PROBLEM
Output the lines that follow exactly as they are.

GIVEN MATERIAL
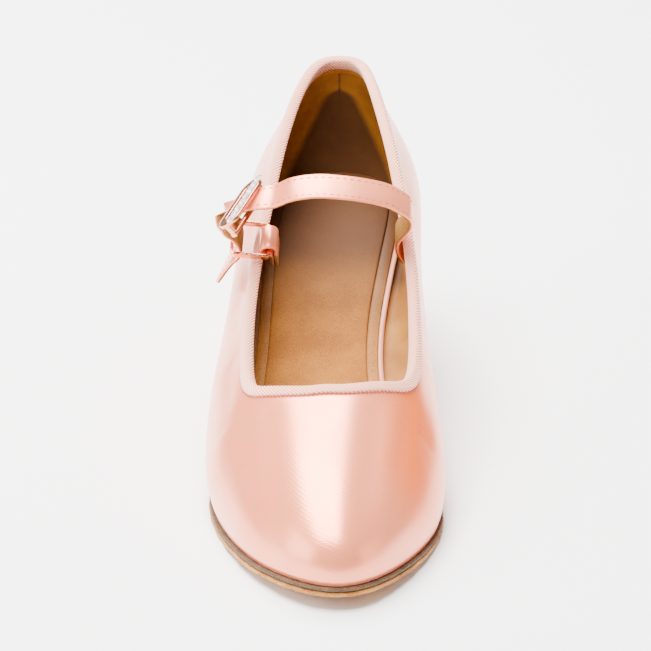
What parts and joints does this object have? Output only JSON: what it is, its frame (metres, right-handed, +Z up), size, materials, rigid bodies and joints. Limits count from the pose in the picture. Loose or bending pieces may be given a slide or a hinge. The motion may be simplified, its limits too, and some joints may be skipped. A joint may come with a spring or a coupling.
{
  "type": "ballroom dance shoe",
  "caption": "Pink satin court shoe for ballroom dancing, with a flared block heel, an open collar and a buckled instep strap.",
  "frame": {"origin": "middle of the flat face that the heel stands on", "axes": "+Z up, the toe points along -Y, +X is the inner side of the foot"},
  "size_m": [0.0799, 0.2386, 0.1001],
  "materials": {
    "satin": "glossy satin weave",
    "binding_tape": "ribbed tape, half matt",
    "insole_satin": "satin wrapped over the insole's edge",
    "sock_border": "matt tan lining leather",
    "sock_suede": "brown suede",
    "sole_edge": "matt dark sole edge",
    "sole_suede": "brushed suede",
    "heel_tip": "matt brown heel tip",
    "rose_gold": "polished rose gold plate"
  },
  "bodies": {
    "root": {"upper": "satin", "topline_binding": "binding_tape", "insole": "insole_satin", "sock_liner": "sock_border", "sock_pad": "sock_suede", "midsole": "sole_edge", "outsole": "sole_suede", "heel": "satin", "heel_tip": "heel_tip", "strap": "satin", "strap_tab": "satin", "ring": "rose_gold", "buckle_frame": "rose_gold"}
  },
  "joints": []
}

SOLUTION TO THE EXERCISE
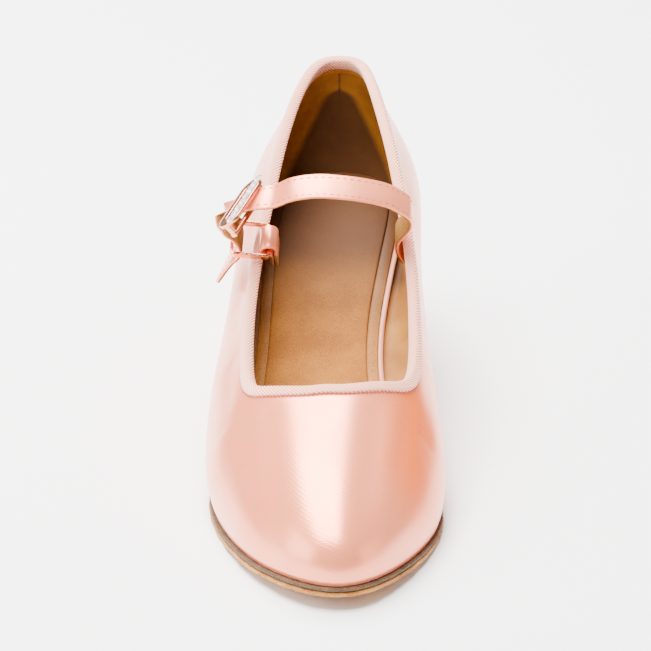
What parts and joints does this object have? Output only JSON: what it is, its frame (metres, right-handed, +Z up), size, materials, rigid bodies and joints. Limits count from the pose in the picture. Loose or bending pieces may be given a slide or a hinge. The motion may be simplified, its limits too, and some joints may be skipped. A joint may come with a spring or a coupling.
{
  "type": "ballroom dance shoe",
  "caption": "Pink satin court shoe for ballroom dancing, with a flared block heel, an open collar and a buckled instep strap.",
  "frame": {"origin": "middle of the flat face that the heel stands on", "axes": "+Z up, the toe points along -Y, +X is the inner side of the foot"},
  "size_m": [0.0799, 0.2386, 0.1001],
  "materials": {
    "satin": "glossy satin weave",
    "binding_tape": "ribbed tape, half matt",
    "insole_satin": "satin wrapped over the insole's edge",
    "sock_border": "matt tan lining leather",
    "sock_suede": "brown suede",
    "sole_edge": "matt dark sole edge",
    "sole_suede": "brushed suede",
    "heel_tip": "matt brown heel tip",
    "rose_gold": "polished rose gold plate"
  },
  "bodies": {
    "root": {"upper": "satin", "topline_binding": "binding_tape", "insole": "insole_satin", "sock_liner": "sock_border", "sock_pad": "sock_suede", "midsole": "sole_edge", "outsole": "sole_suede", "heel": "satin", "heel_tip": "heel_tip", "strap": "satin", "strap_tab": "satin", "ring": "rose_gold", "buckle_frame": "rose_gold"}
  },
  "joints": []
}